* Begin *

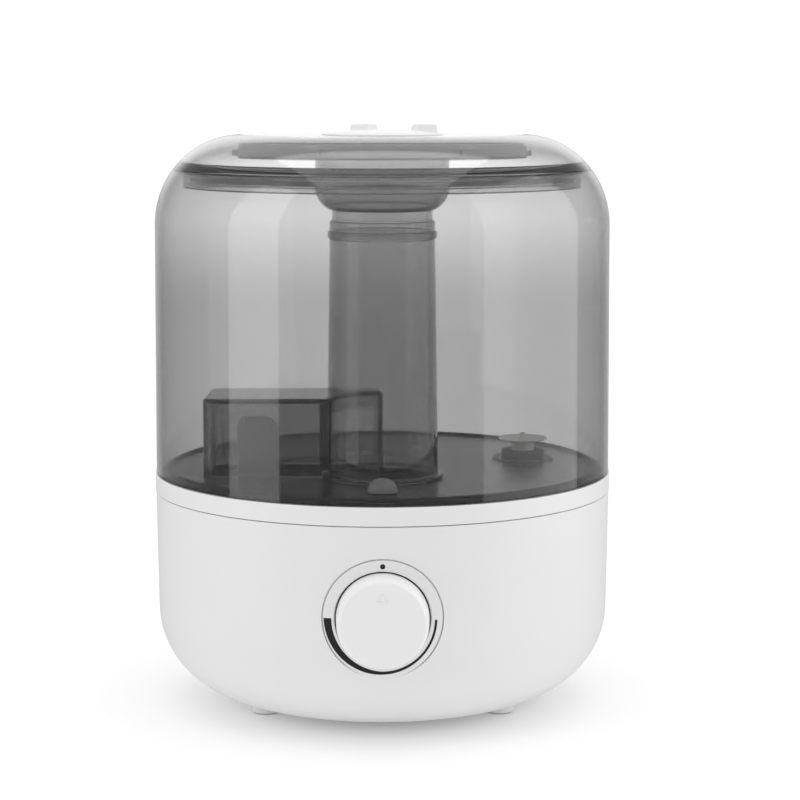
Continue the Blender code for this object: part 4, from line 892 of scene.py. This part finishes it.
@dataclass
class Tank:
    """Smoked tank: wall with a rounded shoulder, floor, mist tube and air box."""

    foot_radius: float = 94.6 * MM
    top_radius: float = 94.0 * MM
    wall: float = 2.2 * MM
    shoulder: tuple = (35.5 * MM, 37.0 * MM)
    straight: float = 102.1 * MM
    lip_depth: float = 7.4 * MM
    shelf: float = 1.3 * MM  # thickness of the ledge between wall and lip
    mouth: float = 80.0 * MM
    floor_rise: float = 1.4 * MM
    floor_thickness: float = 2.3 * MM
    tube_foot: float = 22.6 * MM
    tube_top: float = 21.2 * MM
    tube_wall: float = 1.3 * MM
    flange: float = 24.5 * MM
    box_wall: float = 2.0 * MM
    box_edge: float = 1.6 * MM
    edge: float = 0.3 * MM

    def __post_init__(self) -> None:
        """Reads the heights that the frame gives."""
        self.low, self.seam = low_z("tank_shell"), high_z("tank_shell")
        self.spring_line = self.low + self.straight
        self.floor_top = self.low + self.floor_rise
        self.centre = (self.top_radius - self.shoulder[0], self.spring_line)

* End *

Instruction » Print, please, the lines above from the very first through the one that holds "edge: float = 0.3 * MM", both included, word for word and with nothing else.

Solution to this problem »
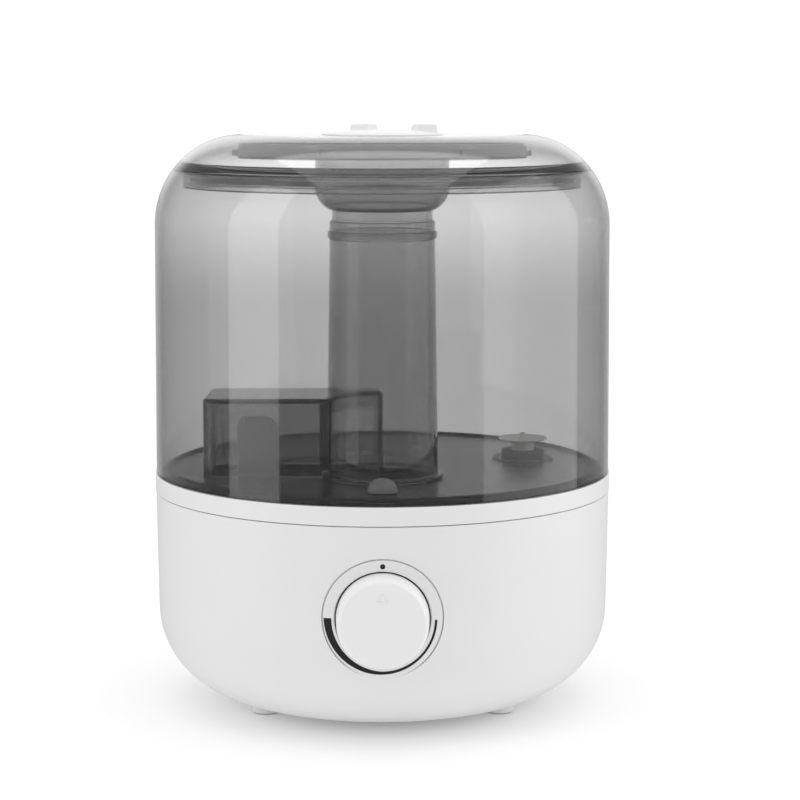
Continue the Blender code for this object: part 4, from line 892 of scene.py. This part finishes it.
@dataclass
class Tank:
    """Smoked tank: wall with a rounded shoulder, floor, mist tube and air box."""

    foot_radius: float = 94.6 * MM
    top_radius: float = 94.0 * MM
    wall: float = 2.2 * MM
    shoulder: tuple = (35.5 * MM, 37.0 * MM)
    straight: float = 102.1 * MM
    lip_depth: float = 7.4 * MM
    shelf: float = 1.3 * MM  # thickness of the ledge between wall and lip
    mouth: float = 80.0 * MM
    floor_rise: float = 1.4 * MM
    floor_thickness: float = 2.3 * MM
    tube_foot: float = 22.6 * MM
    tube_top: float = 21.2 * MM
    tube_wall: float = 1.3 * MM
    flange: float = 24.5 * MM
    box_wall: float = 2.0 * MM
    box_edge: float = 1.6 * MM
    edge: float = 0.3 * MM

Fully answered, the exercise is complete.